As for the idea for a future article, that I’d have to look into more. On what I’ve read for higher education, the trend seems to be that online and in-person classes will continue to co-exist. I don’ know anything about those trends with K-12 schools.
Before too much longer the “hot” job in a H.S. may be as Proctor for the online classes. With the ability to select the absolute best instructor giving the best presentation and the global reach of technology, we probably won’t need nearly so many “teachers”. The primary reason I see for the buildings will be to promote socialization through group problem solving and team activities.
How do you mainstream special needs students when the mainstream is virtual? Interesting stuff to think about.

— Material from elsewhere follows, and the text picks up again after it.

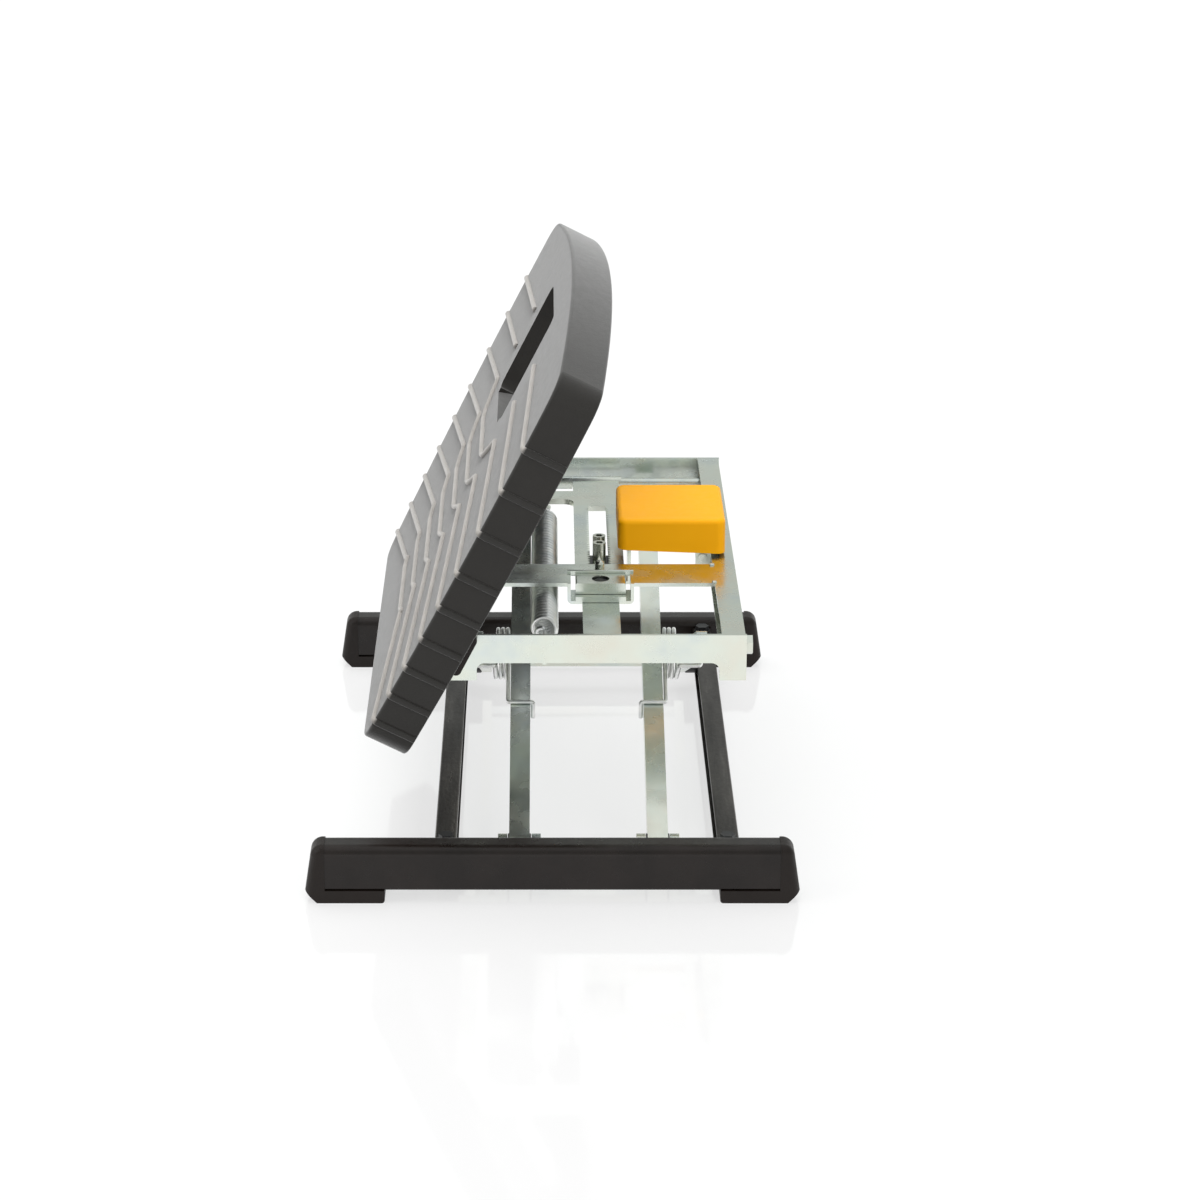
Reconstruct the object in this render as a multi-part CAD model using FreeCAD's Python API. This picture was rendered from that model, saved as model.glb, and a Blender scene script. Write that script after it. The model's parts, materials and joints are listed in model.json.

Rich, that may still be a long way off. I say that because according to a recent webinar I attended on Digital Literacy, only about 57% of the country has access to high-speed internet. The rest might have dial-up at best. Even at home, high-speed internet wasn’t offered until 2010. At peak times, it still not that fast because Charter is the only option and everyone is using it. And I know from hearing students talking when visiting the school library (I’ve been subbing here a lot) that many still don’t have a connection. Some even lack home computers. In 2010, the Broadband Technology Opportunities Program (BTOP) (http://www2.ntia.doc.gov/about) was sponsored by the federal government to expand broadband access, but the program doesn’t have a set completion date.
As for students with special needs, they still will need a tailored education. I’m not sure how virtual education would address that. Frequently, they need individualized attention to help them succeed.